Passing in Review (pp. 30-31)                                                                                   This issue of Military Images features three publication reviews, beginning with The Spanish War: An American Epic, 1898 by G.J.A. O’Toole. The reviewer found it to be a useful work, that saw Americans joining together again after the Civil War – both Fitzhugh Lee and Joe Wheeler joined as commanders for the U.S. Army. The author looks at the domestic and international concerns of the time, especially the impact of a rising Germany into the international arena. Second is Unto This Hour by Tom Wicker, a novel of the Civil War that seems to be fraught with errors that those knowledgeable about the conflict will note easily, leaving the reviewer to not recommend the book for the readership? Finally, Sons of the Morning Star by Evan Connell, is reviewed and comes away with a much different review.

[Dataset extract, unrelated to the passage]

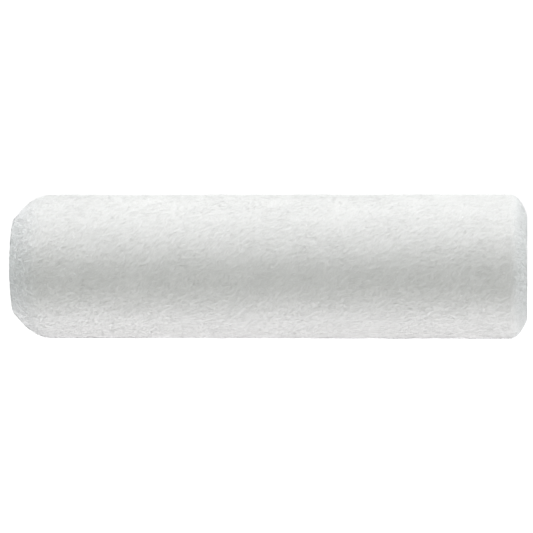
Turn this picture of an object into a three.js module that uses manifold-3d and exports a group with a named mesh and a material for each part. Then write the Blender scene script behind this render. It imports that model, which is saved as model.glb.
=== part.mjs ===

Written about Custer in the Indian Wars, the novelist’s approach is solid and is factually based, giving the reader an accurate account of both sides of the conflict. It should satisfy both those knowledgeable about Custer and those who want to read a balanced view of the Plains Indians and their lifestyle as well.

Back Image
Lt. W.B. Brainerd of the Chicago “Black Hussars” in 1891 is featured astride his mount.